A lot of these answers are focused on physics, and I guess that makes sense.

But the other reason jumping wouldn’t save your life, is because elevators are already designed not to kill you. Even if all the safety mechanisms – of which there are many – were to all fail at the same time, and all the cables were severed, in the bottom of the elevator shaft there are buffers that will decelerate the car from freefall to a stop, much more gently than just hitting the floor. You’d probably still be severely injured in such an event, but you probably won’t die.

So the real answer as to why jumping wouldn’t save your life, is because your life is already in quite good hands.

Anonymous 0 Comments

Can you jump several stories?

If not, you haven’t counteracted all the energy from falling that far.

Anonymous 0 Comments

If you jump hard enough to stop falling at a lethal speed, you hit the top of the elevator at a lethal speed.

Anonymous 0 Comments

You can jump what, 3 feet? So you might get rid of 3 feet worth of energy from whatever height you started. 47 vs 50 feet fall doesn’t seem like much of a difference to me. Just delaying your death by a fraction of a second.

Even if jumping worked, you have no way of knowing when the elevator is about to hit the bottom, because you can’t see through the floor.

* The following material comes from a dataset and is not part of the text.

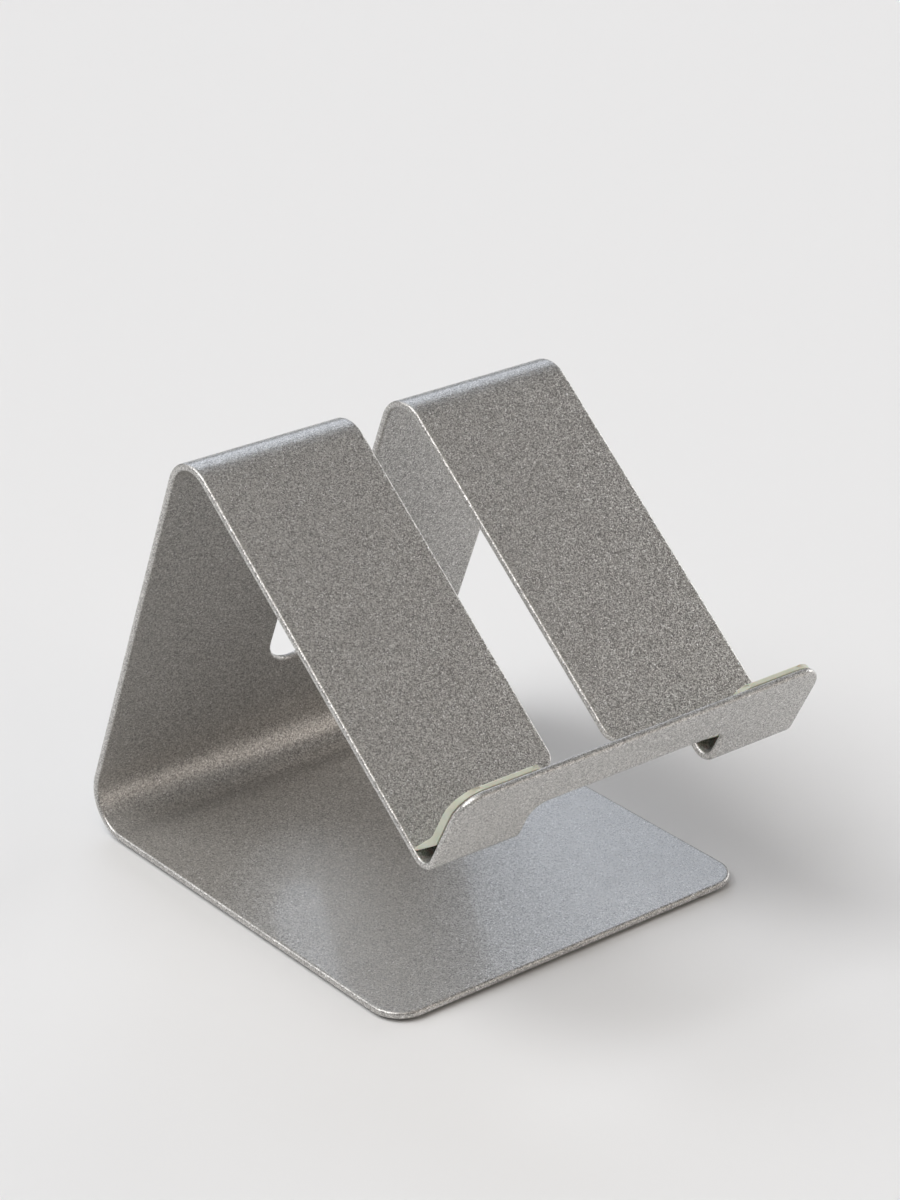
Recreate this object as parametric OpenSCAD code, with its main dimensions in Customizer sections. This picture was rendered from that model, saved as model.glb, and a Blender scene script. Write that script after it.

I think the best strategy for survival is to wedge yourself hard into a corner trying to get as much friction against the walls as possible, and spread your deceleration out over as much vertical distance as possible.

Anonymous 0 Comments

There a lot of answers that are correct here.

But let’s go back to some basic physics: potential and kinetic energy.

If you lift something up from the ground then it has potential energy. How much? Well let it go and see what happens. It will fall to the ground with a particular acceleration and a speed when it hits the ground. All of that potential energy got converted into kinetic energy.

Now let’s use this on the elevator.

When the elevator drops in free fall it converts potential energy to kinetic energy with maximum conversion when it hits the ground.

If you want to jump to counter that velocity then you have a very easy equation to solve.

**You need to do what the elevator has done but in reverse.**

*So you will need to jump so fast (kinetic energy) that you can reach the same point (potential energy) that the elevator first started to free fall.*

So the question is can you jump multiple floors up?